High Court Of Kerala

CIT vs. Aluminium Industries Ltd.

Section 35B

Asst. Year1976-77

K.S. Paripoornan & K.A. Nayar, JJ.

IT Ref. No. 239 of 1982

18th January, 1989

Counsel Appeared

Menon, for the Revenue : P. Radhakrishnan, for the Assessee

S. PARIPOORNAN, J.:

The Revenue is the applicant in this case. The respondent-company is an assessee to income-tax. We are concerned with the asst. yr. 1976-77. The respondent is carrying on a business in the manufacture of conductors, switch gears and machinery. It claimed weighted deduction of 50 per cent of Rs. 1,62,924 under s. 35B of the IT Act. The expenses were incurred for maintenance of an export house at Ernakulam. The claim was disallowed by the ITO . The CIT (A) concurred with the said decision. In further appeal, the Tribunal relied upon the decision of the Special Bench of the Tribunal in J. Hemchand and Co.’s case and held that the whole expenditure incurred in the office of the export house is relatable to cls. (i), (ii), (v) and (vi) of s. 35B of the Act and so the relief in respect of that expenditure to the extent of 50 per cent of Rs. 1,62,924 by way of weighted deduction is allowable. The appeal filed by the respondent (assessee) was allowed. On a motion by the Revenue, the Tribunal has referred the following question of law for the decision of this Court:

“Whether, on the facts and in the circumstances of the case, the Tribunal was right in law in holding that the assessee is entitled to claim weighted deduction of 50per cent in respect of export house expenses ?”

2. We heard counsel for the Revenue, Mr. Menon, and also counsel for the respondent-assessee. The Tribunal has found that the expenses, for which relief was claimed, were incurred for maintenance of an office in Cochin. It is an office expenditure. Counsel for the Revenue submitted that in view of the Division Bench decision of this Court in CIT vs. C. Tharian and Sons (1987) 63 CTR (Ker) 146:(1987) 166 ITR 607 (Ker), on the finding entered by the Tribunal, the assessee is not entitled to 50 per cent of the deduction by way of weighted deduction. On the other hand, counsel for the respondent-assessee submitted that whatever may be the interpretation placed on s. 35B of the Act, by this Court, the assessee is entitled to the relief under s. 35B of the Act, in view of the Circular of the Board of Revenue dt. December 28, 1981. It is argued that the decision of the Special Bench in IT Ref.s Nos. 3255 and 3330 (Bom) of 1976-77 was (sub-stantially) accepted by the CBDT and the circular dt. December 28, 1981, have been issued in that behalf.
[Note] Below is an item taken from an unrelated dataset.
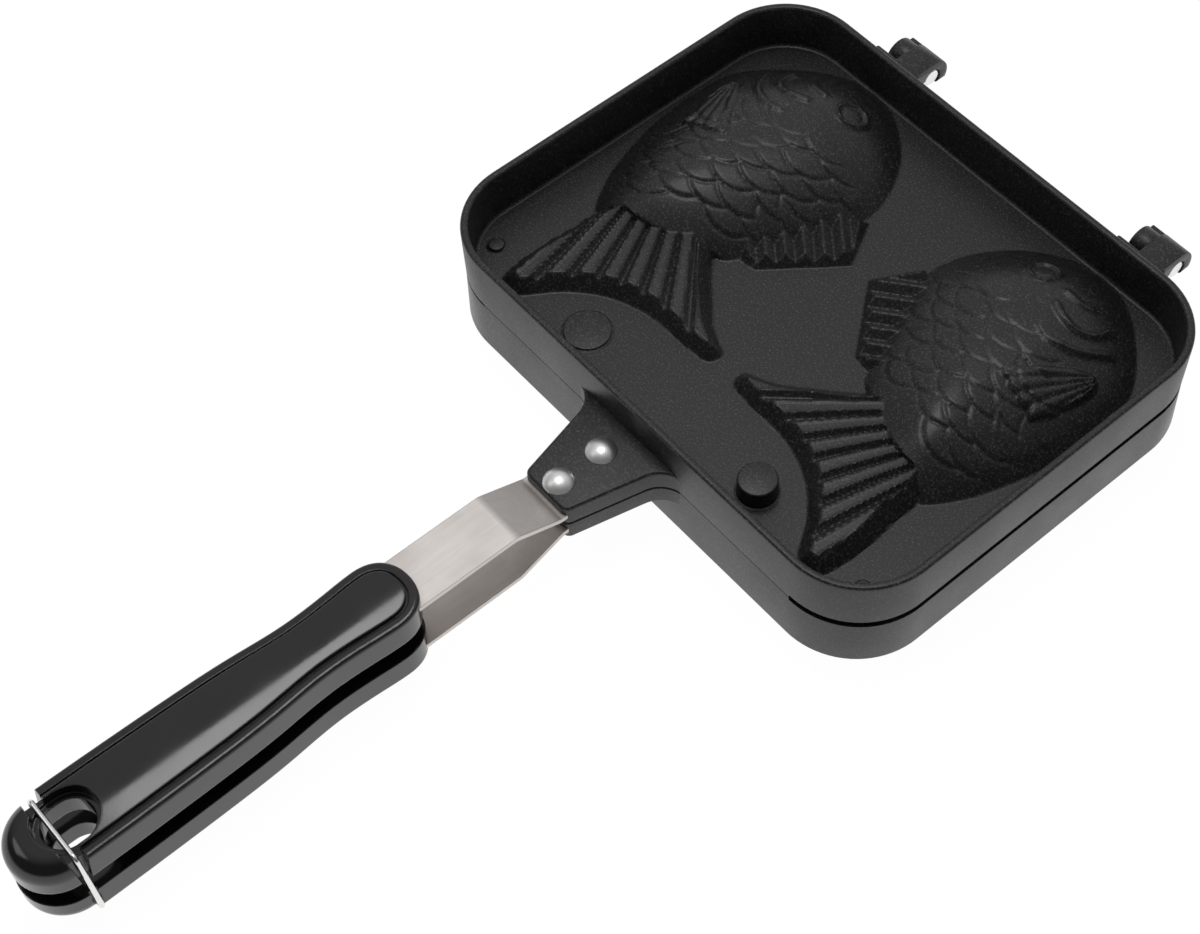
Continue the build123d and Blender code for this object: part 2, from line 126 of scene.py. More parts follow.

The circular, as such, is not produced before us. But reference is made to the said circulars in the decision of the Allahabad High Court in CIT vs. Novelty Trading Corporation (1984) 150 ITR 453 (All), and CIT vs. Jay Engineering Works (1984) 41 CTR (Del) 101:(1984) 149 ITR 297 (Del). The submission was that the assessee is entitled to the said administrative relief as detailed in the circular and that the relief in the instant case has been allowed in accordance with the decision of the Special Bench in J. Hemchand and Co.’s case which has been substantially accepted by the CBDT in the circular dated December 28, 1981, aforesaid.

The decision of the Special Bench of the Tribunal, relied on by the Tribunal in J. Hemchand and Co.’s case, is not before us. The circular also is not before us. In such circumstances, we are not in a position to effectively adjudicate on the question referred to us by the Tribunal. Even if the decision of this Court in C. Tharian and Sons’ case (1987) 166 ITR 607, is applicable, that will not be sufficient to adjudicate finally on the question referred to us. We should state that the decision in C. Tharian and Sons’ case (supra), itself was doubted by a Bench of this

Court inIT Ref.s Nos. 91 to 102, 203 and 211 of 1984 in the judgment dated June 18, 1987. That apart, if the assessee is entitled to relief on the basis of the circular dated December 28, 1981, which has, for the most part, accepted the decision of the Special Bench of the Tribunal in J. Hemchand & Co.’s case, that is a matter for verification. Placed in the above circumstances, we are of the view that this is one of the cases where we should decline to answer the question referred to us by the Tribunal. The Tribunal shall advert to the decision of the Special Bench in IT Appeals Nos. 3255 and 3330 (Bom) of 1976-77 (J. Hemchand and Co.’s case) as also the circular of the CBDT dated December 28, 1981, which are seen mentioned in Novelty Trading Corporation’s case (supra) and in Jay Engineering Works’ case (supra). We decline to answer the question referred to us. At the same time, we direct the Tribunal to restore the appeal to the file and adjudicate on the question in the light of the decision of the Special Bench in J. Hemchand and Co.’s case, to the extent it has been adopted or incorporated by the circular of the CBDT dt. December 28, 1981. The Tribunal shall decide the appeal afresh in the light of the observations contained hereinabove. The CIT (Revenue), Trivandrum, shall place the relevant circular before the Tribunal when the matter is again posted for hearing.

5. We decline to answer the question posed before us in the above circumstances.